> [What is required] Answer with a single number: how many lines in the listing below include "this"?

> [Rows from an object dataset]
(begin)
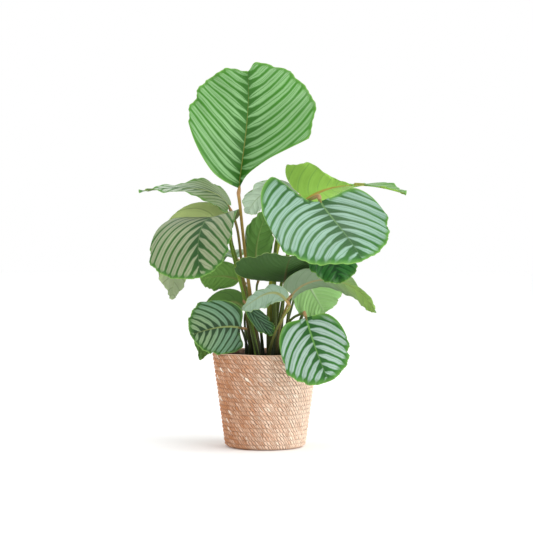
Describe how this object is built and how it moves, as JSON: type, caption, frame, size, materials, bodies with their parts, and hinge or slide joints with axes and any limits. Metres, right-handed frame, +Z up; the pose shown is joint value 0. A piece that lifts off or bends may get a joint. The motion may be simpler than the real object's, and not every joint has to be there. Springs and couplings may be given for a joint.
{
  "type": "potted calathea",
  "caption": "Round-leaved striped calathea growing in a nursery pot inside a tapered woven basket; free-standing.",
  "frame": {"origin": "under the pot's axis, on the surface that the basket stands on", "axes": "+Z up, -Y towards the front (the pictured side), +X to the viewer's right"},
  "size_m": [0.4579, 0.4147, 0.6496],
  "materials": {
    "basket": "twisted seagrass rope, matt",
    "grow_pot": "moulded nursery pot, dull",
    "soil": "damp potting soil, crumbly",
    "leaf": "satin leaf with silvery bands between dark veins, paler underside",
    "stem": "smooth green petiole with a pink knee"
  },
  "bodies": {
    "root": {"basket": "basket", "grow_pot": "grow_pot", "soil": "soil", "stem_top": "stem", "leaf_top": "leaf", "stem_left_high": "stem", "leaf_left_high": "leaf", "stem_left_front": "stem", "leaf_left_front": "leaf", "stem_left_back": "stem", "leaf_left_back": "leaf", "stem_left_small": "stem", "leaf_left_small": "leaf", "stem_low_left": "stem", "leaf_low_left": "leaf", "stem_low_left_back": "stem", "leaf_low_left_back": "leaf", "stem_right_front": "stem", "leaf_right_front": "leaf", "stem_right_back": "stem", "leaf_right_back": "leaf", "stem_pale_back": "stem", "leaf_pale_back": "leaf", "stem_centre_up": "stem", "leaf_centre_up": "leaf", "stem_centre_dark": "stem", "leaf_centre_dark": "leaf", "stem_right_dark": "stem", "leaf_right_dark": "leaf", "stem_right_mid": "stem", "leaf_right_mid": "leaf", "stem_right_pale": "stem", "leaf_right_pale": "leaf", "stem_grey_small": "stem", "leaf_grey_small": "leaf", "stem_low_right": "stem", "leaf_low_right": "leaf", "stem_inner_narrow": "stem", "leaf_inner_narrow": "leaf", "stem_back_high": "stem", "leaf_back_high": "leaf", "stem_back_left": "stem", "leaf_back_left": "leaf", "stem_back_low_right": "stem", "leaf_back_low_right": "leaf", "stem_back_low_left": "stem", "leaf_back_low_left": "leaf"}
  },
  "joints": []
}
(end)
(begin)
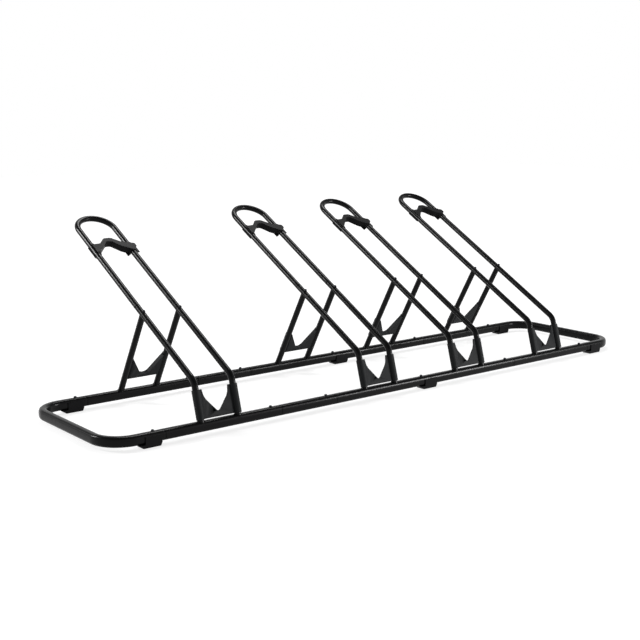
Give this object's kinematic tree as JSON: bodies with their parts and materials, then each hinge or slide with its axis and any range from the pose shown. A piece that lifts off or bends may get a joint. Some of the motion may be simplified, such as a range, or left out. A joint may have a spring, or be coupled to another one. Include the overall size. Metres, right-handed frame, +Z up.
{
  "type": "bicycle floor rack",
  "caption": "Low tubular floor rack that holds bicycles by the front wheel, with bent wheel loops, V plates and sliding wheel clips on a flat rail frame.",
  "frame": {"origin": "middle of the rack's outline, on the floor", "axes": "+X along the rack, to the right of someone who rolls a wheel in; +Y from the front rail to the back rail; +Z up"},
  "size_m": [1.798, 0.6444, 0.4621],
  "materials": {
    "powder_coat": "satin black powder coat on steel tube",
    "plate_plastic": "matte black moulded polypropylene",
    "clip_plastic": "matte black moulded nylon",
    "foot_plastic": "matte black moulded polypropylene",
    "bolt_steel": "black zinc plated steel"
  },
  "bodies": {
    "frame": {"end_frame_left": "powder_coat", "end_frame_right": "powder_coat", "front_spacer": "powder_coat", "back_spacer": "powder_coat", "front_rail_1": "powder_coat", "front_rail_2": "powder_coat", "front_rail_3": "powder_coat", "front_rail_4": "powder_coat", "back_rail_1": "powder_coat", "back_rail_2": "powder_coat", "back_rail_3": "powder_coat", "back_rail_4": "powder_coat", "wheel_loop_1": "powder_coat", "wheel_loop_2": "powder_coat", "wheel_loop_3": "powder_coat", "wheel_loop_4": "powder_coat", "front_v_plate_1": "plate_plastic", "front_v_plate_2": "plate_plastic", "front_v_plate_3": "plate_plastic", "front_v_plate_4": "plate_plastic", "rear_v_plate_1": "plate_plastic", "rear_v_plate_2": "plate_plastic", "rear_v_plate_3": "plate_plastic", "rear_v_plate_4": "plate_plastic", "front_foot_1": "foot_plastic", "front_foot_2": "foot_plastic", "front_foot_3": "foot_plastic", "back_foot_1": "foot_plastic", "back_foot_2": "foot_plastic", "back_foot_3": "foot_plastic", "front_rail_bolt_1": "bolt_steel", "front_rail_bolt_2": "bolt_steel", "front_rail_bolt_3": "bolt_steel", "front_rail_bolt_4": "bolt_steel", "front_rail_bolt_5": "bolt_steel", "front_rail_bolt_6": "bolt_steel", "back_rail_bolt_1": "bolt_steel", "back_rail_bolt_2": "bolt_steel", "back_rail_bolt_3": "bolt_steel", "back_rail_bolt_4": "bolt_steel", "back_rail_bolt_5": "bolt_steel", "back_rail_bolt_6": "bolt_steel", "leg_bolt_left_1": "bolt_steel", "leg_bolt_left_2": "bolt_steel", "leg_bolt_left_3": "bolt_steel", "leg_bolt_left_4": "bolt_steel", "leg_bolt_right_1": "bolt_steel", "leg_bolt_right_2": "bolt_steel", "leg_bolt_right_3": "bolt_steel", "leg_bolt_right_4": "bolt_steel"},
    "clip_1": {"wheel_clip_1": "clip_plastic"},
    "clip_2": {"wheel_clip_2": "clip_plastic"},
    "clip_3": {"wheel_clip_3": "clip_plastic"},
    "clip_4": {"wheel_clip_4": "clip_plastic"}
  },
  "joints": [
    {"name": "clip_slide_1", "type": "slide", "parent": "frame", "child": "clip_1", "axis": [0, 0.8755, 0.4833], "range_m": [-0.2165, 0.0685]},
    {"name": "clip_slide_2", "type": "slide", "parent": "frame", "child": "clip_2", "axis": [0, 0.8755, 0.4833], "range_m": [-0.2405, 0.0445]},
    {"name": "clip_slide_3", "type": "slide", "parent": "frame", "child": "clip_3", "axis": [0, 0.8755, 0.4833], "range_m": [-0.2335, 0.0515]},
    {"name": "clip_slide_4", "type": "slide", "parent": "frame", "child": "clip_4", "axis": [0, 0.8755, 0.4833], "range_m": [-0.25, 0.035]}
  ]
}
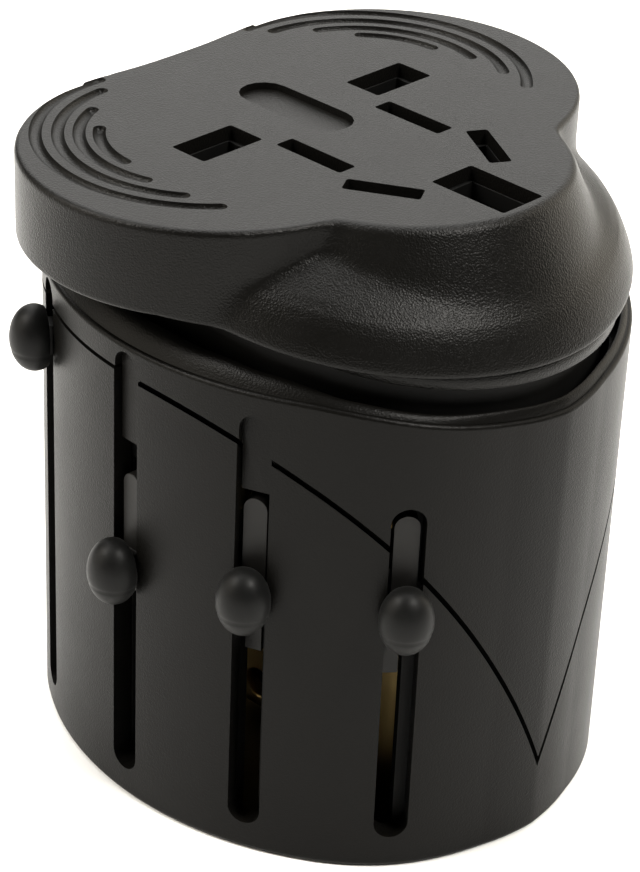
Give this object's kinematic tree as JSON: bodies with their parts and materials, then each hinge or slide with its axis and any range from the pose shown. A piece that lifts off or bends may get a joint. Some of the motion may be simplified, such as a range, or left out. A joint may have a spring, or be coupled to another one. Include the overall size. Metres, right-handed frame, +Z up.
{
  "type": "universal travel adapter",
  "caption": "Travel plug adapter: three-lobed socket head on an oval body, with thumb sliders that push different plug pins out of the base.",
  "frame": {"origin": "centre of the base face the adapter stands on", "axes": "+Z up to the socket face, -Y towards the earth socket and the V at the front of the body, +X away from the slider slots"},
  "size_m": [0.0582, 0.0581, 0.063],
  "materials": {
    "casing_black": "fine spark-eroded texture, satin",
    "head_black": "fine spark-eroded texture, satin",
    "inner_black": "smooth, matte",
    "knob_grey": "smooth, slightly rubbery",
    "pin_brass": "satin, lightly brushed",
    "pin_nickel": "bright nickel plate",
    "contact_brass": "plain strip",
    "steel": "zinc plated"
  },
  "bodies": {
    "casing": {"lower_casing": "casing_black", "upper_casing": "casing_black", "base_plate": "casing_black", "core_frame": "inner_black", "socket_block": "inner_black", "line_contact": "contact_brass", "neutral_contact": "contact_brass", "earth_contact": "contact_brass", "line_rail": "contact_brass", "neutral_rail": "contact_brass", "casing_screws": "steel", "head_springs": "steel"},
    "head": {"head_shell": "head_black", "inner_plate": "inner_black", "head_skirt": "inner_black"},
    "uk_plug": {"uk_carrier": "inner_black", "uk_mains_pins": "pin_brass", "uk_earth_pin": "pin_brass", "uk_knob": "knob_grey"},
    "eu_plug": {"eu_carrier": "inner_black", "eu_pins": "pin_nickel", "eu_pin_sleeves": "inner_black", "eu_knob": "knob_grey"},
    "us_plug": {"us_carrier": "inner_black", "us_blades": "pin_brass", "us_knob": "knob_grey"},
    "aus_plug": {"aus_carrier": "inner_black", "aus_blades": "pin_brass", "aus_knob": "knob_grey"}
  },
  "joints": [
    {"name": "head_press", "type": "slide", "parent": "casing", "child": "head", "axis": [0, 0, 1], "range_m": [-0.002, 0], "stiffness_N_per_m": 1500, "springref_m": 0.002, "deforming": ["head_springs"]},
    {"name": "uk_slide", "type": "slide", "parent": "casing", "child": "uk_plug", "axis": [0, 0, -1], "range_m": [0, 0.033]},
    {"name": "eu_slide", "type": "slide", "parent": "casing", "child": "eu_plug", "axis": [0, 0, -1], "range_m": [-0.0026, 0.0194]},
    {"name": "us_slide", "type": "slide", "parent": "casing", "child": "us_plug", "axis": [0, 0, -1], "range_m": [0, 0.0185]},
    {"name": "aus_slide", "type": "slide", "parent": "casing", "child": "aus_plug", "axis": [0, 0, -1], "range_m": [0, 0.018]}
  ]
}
(end)
(begin)
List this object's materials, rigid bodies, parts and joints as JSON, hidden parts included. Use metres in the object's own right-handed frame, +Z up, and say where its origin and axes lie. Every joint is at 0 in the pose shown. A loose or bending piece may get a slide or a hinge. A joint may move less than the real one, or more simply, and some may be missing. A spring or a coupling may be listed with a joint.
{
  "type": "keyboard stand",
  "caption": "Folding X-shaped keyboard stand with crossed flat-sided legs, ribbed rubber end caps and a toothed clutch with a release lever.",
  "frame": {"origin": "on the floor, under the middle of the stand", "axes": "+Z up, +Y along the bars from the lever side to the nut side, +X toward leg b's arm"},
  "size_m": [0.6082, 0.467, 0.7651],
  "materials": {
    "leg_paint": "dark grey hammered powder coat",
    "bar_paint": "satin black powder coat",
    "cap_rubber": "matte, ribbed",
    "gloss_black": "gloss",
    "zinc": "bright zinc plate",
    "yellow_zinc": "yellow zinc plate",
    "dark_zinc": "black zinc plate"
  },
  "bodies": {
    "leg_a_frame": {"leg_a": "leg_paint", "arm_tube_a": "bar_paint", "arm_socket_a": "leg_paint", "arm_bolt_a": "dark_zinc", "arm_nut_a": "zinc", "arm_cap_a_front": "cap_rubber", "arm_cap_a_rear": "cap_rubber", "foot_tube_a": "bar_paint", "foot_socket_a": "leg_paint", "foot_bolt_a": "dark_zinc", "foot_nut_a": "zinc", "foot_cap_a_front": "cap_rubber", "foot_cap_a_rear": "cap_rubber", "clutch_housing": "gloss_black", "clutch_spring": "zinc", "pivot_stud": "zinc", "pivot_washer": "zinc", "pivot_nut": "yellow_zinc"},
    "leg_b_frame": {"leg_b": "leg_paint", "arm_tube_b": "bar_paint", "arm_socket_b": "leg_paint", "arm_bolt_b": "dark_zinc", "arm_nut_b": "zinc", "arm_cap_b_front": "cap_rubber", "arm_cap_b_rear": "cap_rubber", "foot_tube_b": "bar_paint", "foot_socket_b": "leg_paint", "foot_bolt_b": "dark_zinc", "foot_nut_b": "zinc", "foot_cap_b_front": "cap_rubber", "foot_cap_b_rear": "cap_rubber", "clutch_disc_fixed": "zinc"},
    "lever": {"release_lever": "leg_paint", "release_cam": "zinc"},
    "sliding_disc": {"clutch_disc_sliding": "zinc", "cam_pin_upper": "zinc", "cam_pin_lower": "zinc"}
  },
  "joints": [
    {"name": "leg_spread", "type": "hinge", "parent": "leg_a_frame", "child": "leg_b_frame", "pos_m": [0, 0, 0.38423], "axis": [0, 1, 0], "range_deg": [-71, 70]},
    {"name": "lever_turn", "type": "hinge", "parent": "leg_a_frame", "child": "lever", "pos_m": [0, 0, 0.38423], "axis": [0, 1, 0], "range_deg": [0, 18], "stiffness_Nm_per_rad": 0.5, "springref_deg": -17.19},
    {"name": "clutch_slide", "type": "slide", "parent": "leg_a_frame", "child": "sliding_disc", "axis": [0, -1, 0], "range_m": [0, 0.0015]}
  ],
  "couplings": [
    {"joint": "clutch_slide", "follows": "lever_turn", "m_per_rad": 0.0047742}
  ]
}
(end)
> [Problem solution] 4